**WHAT THE TASK ASKS**. Write the data out again in full, with no departure from the original.
─── DATA PROVIDED
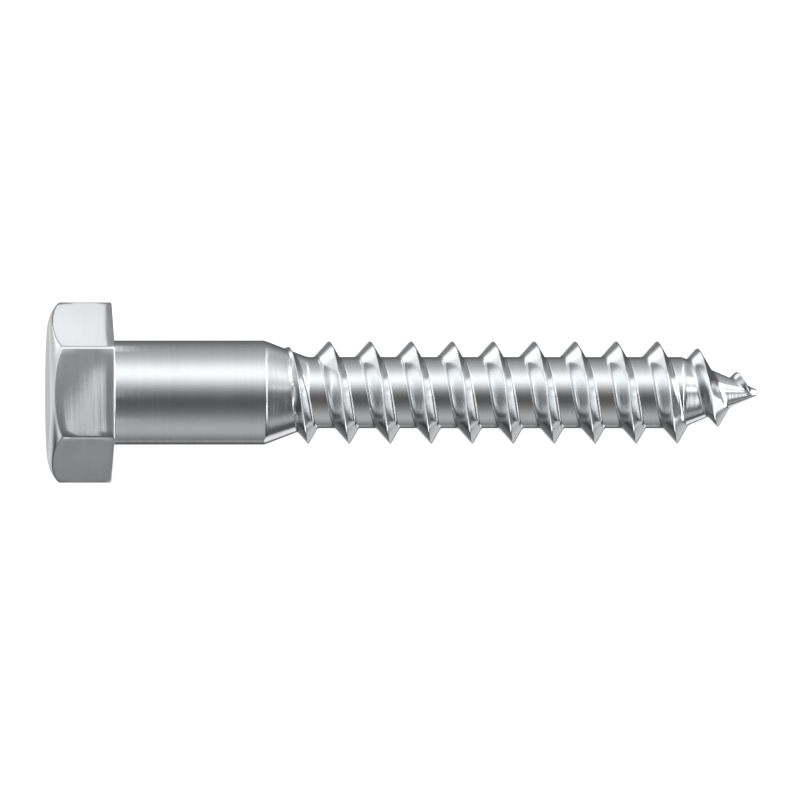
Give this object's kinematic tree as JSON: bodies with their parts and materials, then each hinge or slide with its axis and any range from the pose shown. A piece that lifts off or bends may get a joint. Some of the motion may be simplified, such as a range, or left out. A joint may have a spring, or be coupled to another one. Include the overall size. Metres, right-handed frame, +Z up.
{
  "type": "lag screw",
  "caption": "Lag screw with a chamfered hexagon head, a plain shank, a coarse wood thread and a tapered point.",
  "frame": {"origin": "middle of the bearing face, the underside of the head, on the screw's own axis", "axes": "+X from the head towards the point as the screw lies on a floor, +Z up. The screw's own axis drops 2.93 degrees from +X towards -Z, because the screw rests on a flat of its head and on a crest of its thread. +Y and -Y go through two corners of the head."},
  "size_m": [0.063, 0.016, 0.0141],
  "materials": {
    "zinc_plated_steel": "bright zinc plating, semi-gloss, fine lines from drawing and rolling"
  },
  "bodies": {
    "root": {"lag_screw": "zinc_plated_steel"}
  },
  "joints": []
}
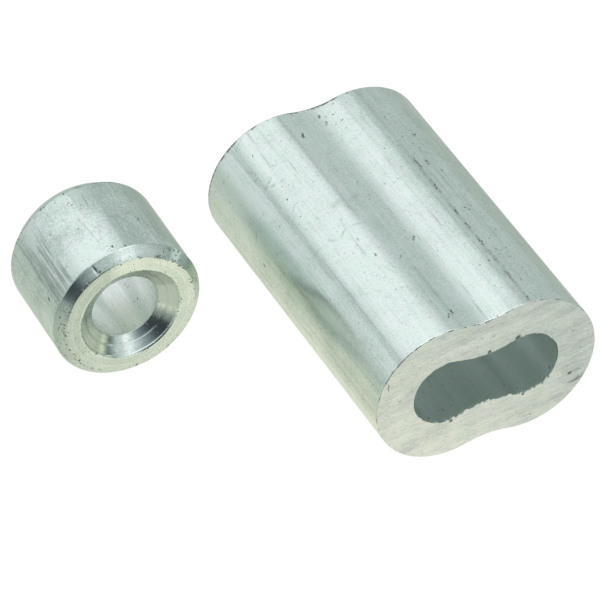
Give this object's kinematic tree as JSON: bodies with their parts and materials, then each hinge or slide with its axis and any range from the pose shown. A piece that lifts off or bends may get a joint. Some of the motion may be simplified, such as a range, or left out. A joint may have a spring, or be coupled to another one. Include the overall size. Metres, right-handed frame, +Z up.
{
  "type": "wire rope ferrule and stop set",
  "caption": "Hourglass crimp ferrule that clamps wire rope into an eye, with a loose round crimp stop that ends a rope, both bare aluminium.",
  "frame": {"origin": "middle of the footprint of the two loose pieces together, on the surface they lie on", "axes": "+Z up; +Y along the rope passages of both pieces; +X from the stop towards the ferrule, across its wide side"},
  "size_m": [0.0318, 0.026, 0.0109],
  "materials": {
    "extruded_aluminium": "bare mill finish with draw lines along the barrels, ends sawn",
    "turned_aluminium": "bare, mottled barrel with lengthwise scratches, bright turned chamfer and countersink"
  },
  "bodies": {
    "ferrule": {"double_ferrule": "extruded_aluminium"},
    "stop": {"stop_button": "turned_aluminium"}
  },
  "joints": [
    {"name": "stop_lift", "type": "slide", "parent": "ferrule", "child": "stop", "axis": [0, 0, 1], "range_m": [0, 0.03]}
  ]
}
──────
**CORRECT RESULT**.
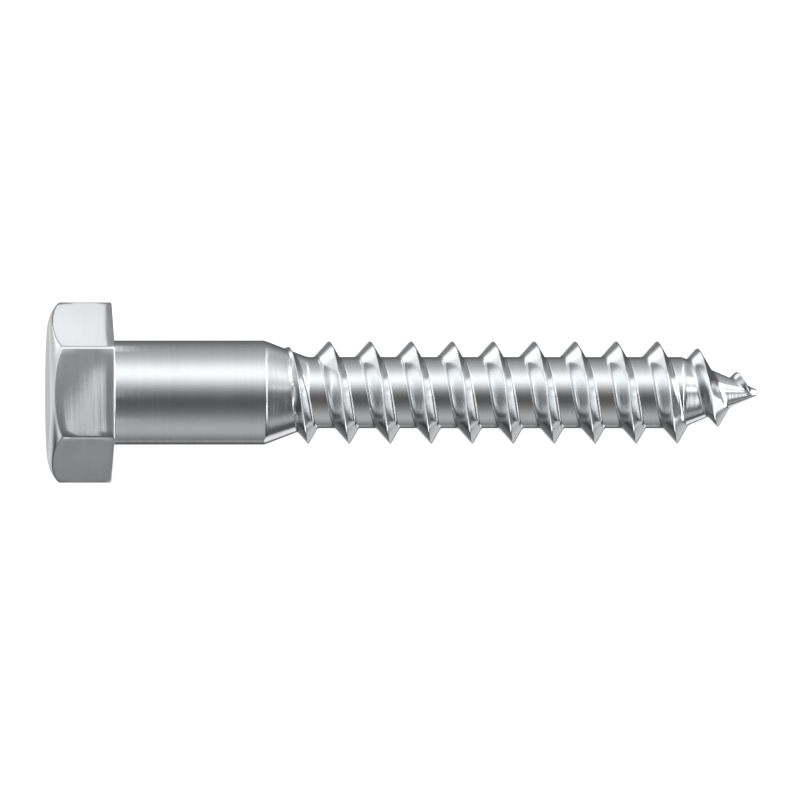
Give this object's kinematic tree as JSON: bodies with their parts and materials, then each hinge or slide with its axis and any range from the pose shown. A piece that lifts off or bends may get a joint. Some of the motion may be simplified, such as a range, or left out. A joint may have a spring, or be coupled to another one. Include the overall size. Metres, right-handed frame, +Z up.
{
  "type": "lag screw",
  "caption": "Lag screw with a chamfered hexagon head, a plain shank, a coarse wood thread and a tapered point.",
  "frame": {"origin": "middle of the bearing face, the underside of the head, on the screw's own axis", "axes": "+X from the head towards the point as the screw lies on a floor, +Z up. The screw's own axis drops 2.93 degrees from +X towards -Z, because the screw rests on a flat of its head and on a crest of its thread. +Y and -Y go through two corners of the head."},
  "size_m": [0.063, 0.016, 0.0141],
  "materials": {
    "zinc_plated_steel": "bright zinc plating, semi-gloss, fine lines from drawing and rolling"
  },
  "bodies": {
    "root": {"lag_screw": "zinc_plated_steel"}
  },
  "joints": []
}
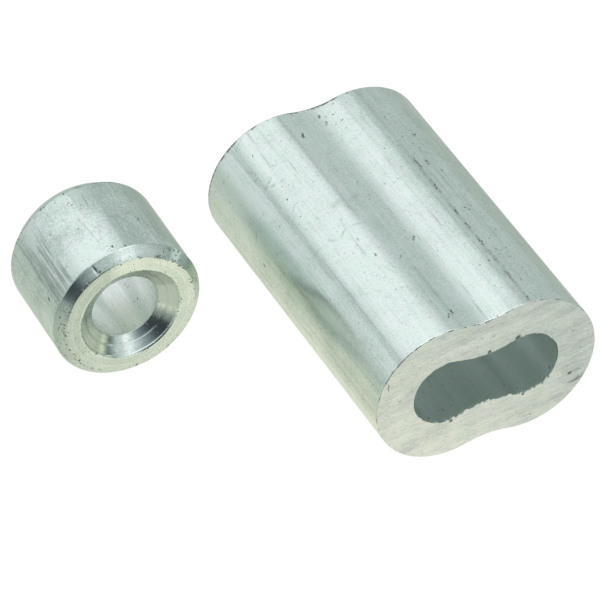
Give this object's kinematic tree as JSON: bodies with their parts and materials, then each hinge or slide with its axis and any range from the pose shown. A piece that lifts off or bends may get a joint. Some of the motion may be simplified, such as a range, or left out. A joint may have a spring, or be coupled to another one. Include the overall size. Metres, right-handed frame, +Z up.
{
  "type": "wire rope ferrule and stop set",
  "caption": "Hourglass crimp ferrule that clamps wire rope into an eye, with a loose round crimp stop that ends a rope, both bare aluminium.",
  "frame": {"origin": "middle of the footprint of the two loose pieces together, on the surface they lie on", "axes": "+Z up; +Y along the rope passages of both pieces; +X from the stop towards the ferrule, across its wide side"},
  "size_m": [0.0318, 0.026, 0.0109],
  "materials": {
    "extruded_aluminium": "bare mill finish with draw lines along the barrels, ends sawn",
    "turned_aluminium": "bare, mottled barrel with lengthwise scratches, bright turned chamfer and countersink"
  },
  "bodies": {
    "ferrule": {"double_ferrule": "extruded_aluminium"},
    "stop": {"stop_button": "turned_aluminium"}
  },
  "joints": [
    {"name": "stop_lift", "type": "slide", "parent": "ferrule", "child": "stop", "axis": [0, 0, 1], "range_m": [0, 0.03]}
  ]
}